Enquanto enfrentam o front da guerra contra a Rússia, militares LGBTQ+ da Ucrânia também travam outra batalha: a busca por direitos iguais. Embora a aceitação da comunidade tenha crescido entre a população, a legislação ainda não garante proteção ou igualdade plena para esses soldados.
Roman Abrashyn, de 25 anos, é piloto de drones e assumidamente homossexual. Ele se alistou em abril de 2024 e conta que a reação dos colegas à sua orientação sexual foi majoritariamente neutra, sem hostilidade. No entanto, lamenta que seu parceiro civil não tenha direito a indenização caso algo lhe aconteça. “Lutamos como todos os outros, mas não temos os mesmos direitos”, desabafa. A ausência de leis que reconheçam uniões homoafetivas impede que parceiros LGBTQ+ sejam informados sobre a saúde do militar ou recebam benefícios legais.
O Parlamento ucraniano discute há mais de dois anos um projeto de lei sobre parcerias registradas, mas o avanço é travado pelo conservadorismo de parte dos deputados. A autora da proposta, a parlamentar Inna Sowsun, destaca que a resistência política não reflete necessariamente a opinião pública, mas o receio de reações negativas.
Dmytro, um soldado de 19 anos, viveu a hostilidade mais intensamente. Ele se identifica como assexual e busca relações românticas com pessoas de qualquer gênero. Após sua orientação sexual se tornar conhecida em sua unidade, sofreu ameaças e chegou a tentar suicídio. Mesmo após registrar queixa, não obteve resposta das autoridades. Transferido para outra brigada, afirma ter recebido apoio de um novo comandante, sinal de que há mudanças positivas ocorrendo lentamente nas Forças Armadas.

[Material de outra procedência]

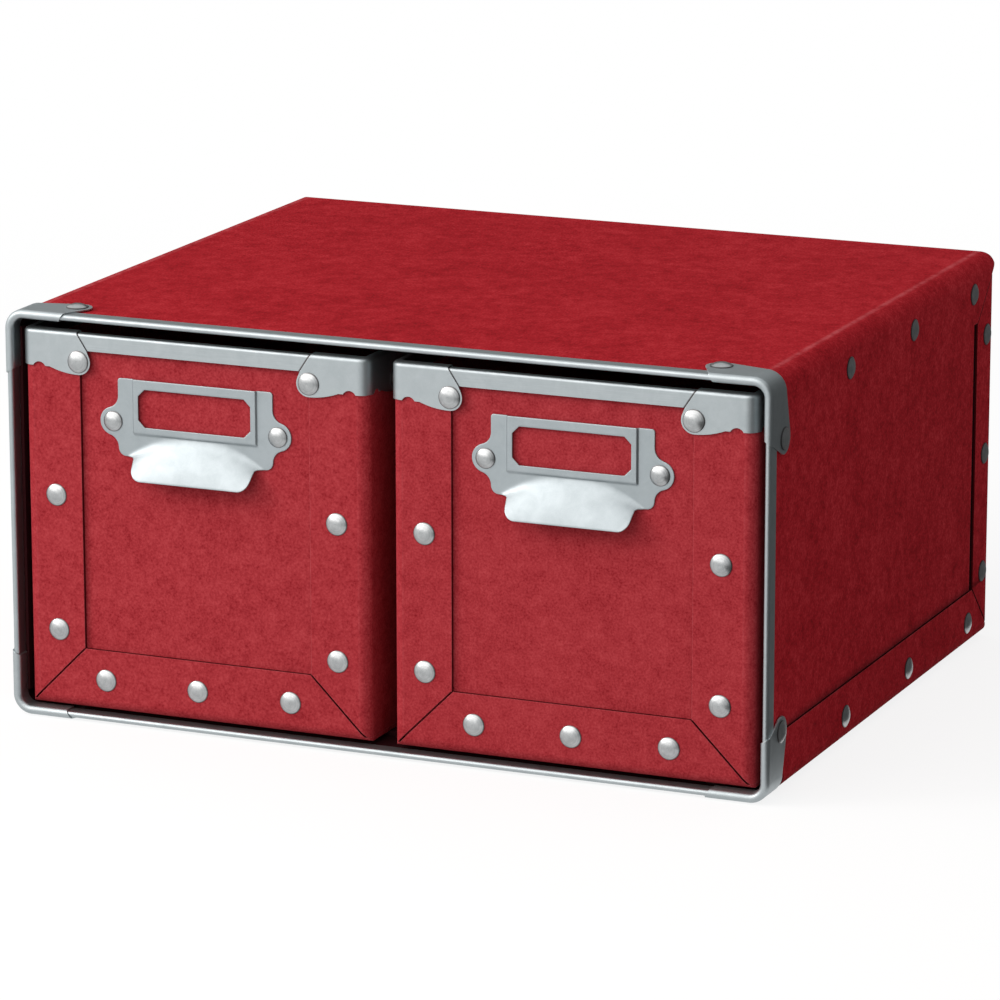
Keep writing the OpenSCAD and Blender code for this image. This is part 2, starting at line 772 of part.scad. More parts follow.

Além da busca por reconhecimento legal, a comunidade LGBTQ+ militar também exige leis mais duras contra crimes de ódio. Atualmente, agressões são frequentemente enquadradas como simples "hooliganismo" e punidas de forma branda. Uma proposta para responsabilização criminal específica por atos motivados por homofobia está parada no Parlamento desde 2021.
Viktor Pylypenko, veterano e ativista, foi um dos primeiros soldados ucranianos a se declarar abertamente homossexual. Hoje, lidera uma ONG que reúne mais de 600 militares e veteranos LGBTQ+, atuando em pelo menos 59 unidades. A estimativa é que entre 5% e 10% do efetivo militar do país seja formado por pessoas LGBTQ+, embora muitos não se assumam por medo de represálias.
Apesar da resistência institucional, a sociedade ucraniana tem mostrado sinais de maior aceitação. Pesquisa do Instituto Internacional de Sociologia de Kiev, realizada em 2024, aponta que mais de 70% da população apoia direitos iguais para a comunidade LGBTQ+, enquanto o índice de rejeição vem caindo desde 2015.
Durante a Parada do Orgulho de 2025, realizada em Kiev, soldados LGBTQ+ participaram com faixas pedindo direitos iguais. O evento foi marcado por protestos de grupos religiosos e tradicionalistas, mas também arrecadou fundos para o Exército. A Igreja Ortodoxa criticou a realização da marcha próxima à Catedral de São Miguel, chamando o ato de "provocação".
Mesmo em meio à guerra, os soldados LGBTQ+ continuam lutando, não apenas contra a invasão russa, mas também por dignidade, reconhecimento e igualdade perante a lei. “Isso é importante, mesmo que haja uma onda de ódio”, afirma Roman Abrashyn.